Beantown Organ To Get New Life

Deficits? What deficits? As most American orchestras are scrambling for the funds to cover their basic costs, the Boston Symphony Orchestra is unveiling a project which will see the complete overhaul and restoration of one of the country’s great organs, located at the BSO’s Symphony Hall. The restoration will cost $3 million (the cost includes a special endowment which will take care of furture maintenance) and should be complete in time for new music director James Levine’s debut with the orchestra in 2004.

A Tax For Musicians That Musicians Don’t Get

In Canada blank CDs carry a 21 cent tax “collected from technology companies to reimburse the music industry for losses incurred by music copying and swapping.” Now the industry wants to increase the fee to 59 cents. There are also proposals to slap a fee on devices which record media. But there is growing opposition – “Since 1999, the CPCC has collected more than CN$28 million in copyright compensation fees. It expects to collect more than CN$100 million in levies next year.” And yet, critics point out that the music industry hasn’t paid a penny to musicians…

The Orchestra Ax Falls Again

Yet another small North American orchestra is on the verge of bankruptcy. The Colorado Springs Symphony says it needs $217,000 to survive more than another week, and is demanding steep pay cuts from its musicians, who already earn less than $13,000 per year. The musicians, for their part, claim that orchestra management has been grossly incompetent in running the organization, and accuse the board president, whose resignation they demanded in September, of trying to turn the CSS into a “pro-am community group.”

Music Fans Only Want It Their Way

More and more music fans seem reluctant to go to the record store, let alone to concerts, if CD and concert ticket sales are any indication. “CD sales fell last year by almost 11 per cent in the United States and about 6 per cent in Australia as Internet users continued to swap songs for free. Concert sales were also down except among baby boomers who thought nothing of paying high prices to see dinosaur acts.”

The Pirates Aren’t Going Away

The recording industry is acknowledging that, despite its costly and protracted legal crusade to rid the world of audio and video piracy, there will always be music available illegally somewhere online. And in what appears to be a bit of a policy shift, the RIAA’s president is saying that “Our aim is not to completely eliminate music piracy or illegal peer-to-peer services altogether.” But none of this means that file-sharing sites will see any short-term relief from the legal beating they’ve been taking.

We Went To The Fights And An Opera Broke Out…

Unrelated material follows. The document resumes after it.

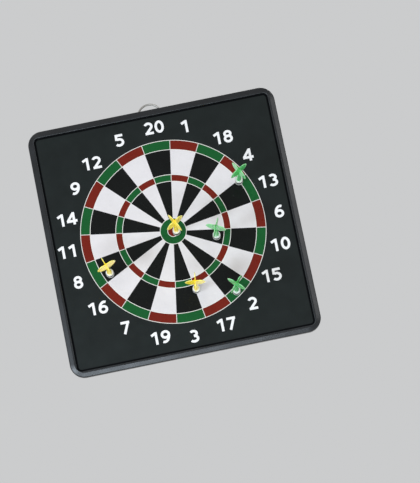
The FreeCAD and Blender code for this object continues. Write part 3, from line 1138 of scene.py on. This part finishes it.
def make_flight(dart):
    """A moulded flight: beaded fins on a hub, in place of the plain CAD flight."""
    node = "flight_" + dart
    colour = dart.split("_")[0]
    barrel_low, barrel_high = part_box("barrel_" + dart)
    axis = Vector(((barrel_low.x + barrel_high.x) / 2, 0, (barrel_low.z + barrel_high.z) / 2))
    start_y = barrel_low.y
    length = start_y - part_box(node)[0].y
    corners = [vertex.co for vertex in frame["nodes"][node].data.vertices]
    tip = max(corners, key=lambda co: math.hypot(co.x - axis.x, co.z - axis.z))
    half_span = math.hypot(tip.x - axis.x, tip.z - axis.z)
    turn = math.atan2(tip.z - axis.z, tip.x - axis.x)
    mesh = bmesh.new()
    mesh.verts.layers.float.new("pale")
    for fin in range(FINS):
        add_fin(mesh, axis, turn + 2 * math.pi * fin / FINS, start_y, length, half_span)
    hub = [(share * length * HUB_LENGTH_SHARE, radius * HUB_RADIUS) for share, radius in HUB_PROFILE]
    add_lathe(mesh, axis, start_y, hub)
    bmesh.ops.recalc_face_normals(mesh, faces=mesh.faces)
    piece = finished("flight_" + dart + "_moulded", mesh, Matrix.Identity(4), FLIGHTS[colour],
                     "dart_" + dart)
    smooth(piece, FLIGHT_SMOOTH_DEGREES)
    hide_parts(node)


def make_darts():
    for body in DARTS:
        dart = body.removeprefix("dart_")
        paint("holder_" + dart, HOLDER_PLASTIC)
        paint("barrel_" + dart, BARRELS[dart.split("_")[0]])
        for plated in ("magnet_" + dart, "collar_" + dart):
            paint(plated, NICKEL_PLATE)
            soften(plated, METAL_ROUND)
        make_flight(dart)


# -------------------------------- board

def make_board():
    for node in ("front_frame", "rear_frame"):
        paint(node, FRAME_PLASTIC)
    for node in ("front_steel", "rear_steel"):
        paint(node, STEEL)
    paint("core_panel", CORE_BOARD)
    paint("dart_print", MATERIALS["field"])
    paint("baseball_print", MATERIALS["grass"])
    paint("hanger_bail", NICKEL_WIRE)


# -------------------------------- studio

# In metres
FLOOR_DROP = 1.45
FLOOR_SIZE = 60.0

# The camera's distance in metres, its angles in degrees, and what it aims at, in millimetres
# right of and above the board's centre
CAMERA_DISTANCE = 2.3
CAMERA_YAW = 0.86
CAMERA_PITCH = 9.1
CAMERA_ROLL = -11.57
CAMERA_LENS_MM = 137.8
CAMERA_SENSOR_MM = 36.0
CAMERA_AIM_MM = (42.2, -21.6)

WORLD_STRENGTH = 0.74

# Softboxes: name, offset from the board's centre and size in metres, power in watts, colour
BLUISH = (0.78, 0.89, 1.0)
COOL = (0.96, 0.98, 1.0)
WARM = (1.0, 0.99, 0.97)
SOFTBOXES = [
    ("low_left", (-1.19, -1.65, -0.42), (0.4, 0.5), 19.0, BLUISH),
    ("low", (-0.35, -1.84, -0.93), (0.9, 0.35), 13.0, BLUISH),
    ("right", (1.14, -1.6, 0.29), (0.7, 0.9), 5.0, COOL),
    ("key", (-0.9, -1.2, 1.9), (1.2, 1.0), 4.0, WARM),
    ("back", (0.9, 2.3, 1.2), (1.8, 1.6), 34.0, WARM),
]


def make_floor():
    bpy.ops.mesh.primitive_plane_add(size=FLOOR_SIZE, location=(0, 0, -FLOOR_DROP))
    floor = bpy.context.object
    floor.name = "studio_floor"
    surface = Surface("studio_floor", specular_ior_level=0.2)
    patches = surface.noise(0.7, 3.0)
    surface.to(surface.blend(patches, tint(226, 226, 224), tint(231, 231, 230)), "Base Color")
    surface.to(surface.span(patches, 0.7, 0.8), "Roughness")
    floor.data.materials.append(surface.material)


def make_camera():
    yaw = math.radians(CAMERA_YAW)
    pitch = math.radians(CAMERA_PITCH)
    roll = math.radians(CAMERA_ROLL)
    ahead = Vector((math.sin(yaw), math.cos(yaw), 0))
    forward = math.cos(pitch) * ahead + math.sin(pitch) * Vector((0, 0, 1))
    level = Vector((math.cos(yaw), -math.sin(yaw), 0))
    upright = level.cross(forward)
    right = math.cos(roll) * level + math.sin(roll) * upright
    up = -math.sin(roll) * level + math.cos(roll) * upright
    data = bpy.data.cameras.new("camera")
    data.sensor_width = CAMERA_SENSOR_MM
    data.lens = CAMERA_LENS_MM
    camera = bpy.data.objects.new("camera", data)
    bpy.context.scene.collection.objects.link(camera)
    aim = BOARD_CENTRE + Vector((CAMERA_AIM_MM[0], 0, CAMERA_AIM_MM[1])) * MM
    turn = Matrix((right, up, -forward)).transposed()
    camera.matrix_world = Matrix.Translation(aim - forward * CAMERA_DISTANCE) @ turn.to_4x4()
    bpy.context.scene.camera = camera


def make_softbox(name, offset, size, power, colour):
    """A rectangular light at an offset from the board's centre, turned to face it."""
    data = bpy.data.lights.new(name, "AREA")
    data.shape = "RECTANGLE"
    data.size, data.size_y = size
    data.energy = power
    data.color = colour
    light = bpy.data.objects.new(name, data)
    light.location = BOARD_CENTRE + Vector(offset)
    light.rotation_mode = "QUATERNION"
    light.rotation_quaternion = (-Vector(offset)).to_track_quat("-Z", "Y")
    bpy.context.scene.collection.objects.link(light)


def make_world():
    world = bpy.data.worlds.new("studio")
    world.use_nodes = True
    background = world.node_tree.nodes["Background"]
    background.inputs["Color"].default_value = tint(232, 233, 234)
    background.inputs["Strength"].default_value = WORLD_STRENGTH
    bpy.context.scene.world = world
    bpy.context.scene.view_settings.view_transform = "Standard"


make_board()
make_dart_face()
make_baseball_face()
make_darts()
make_floor()
make_camera()
for softbox in SOFTBOXES:
    make_softbox(*softbox)
make_world()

Patrons of the Vienna State Opera are getting increasingly unruly. “Police have had to step in after arguments over stolen seats exploded into fisticuffs. Other causes of conflict include bouffant hair styles that block people’s views and ringing mobile phones. A police spokesman told the Kurier newspaper: ‘It is becoming increasingly brutal. In the past few months we have had to intervene more and more. Before Christmas it was particularly bad’.”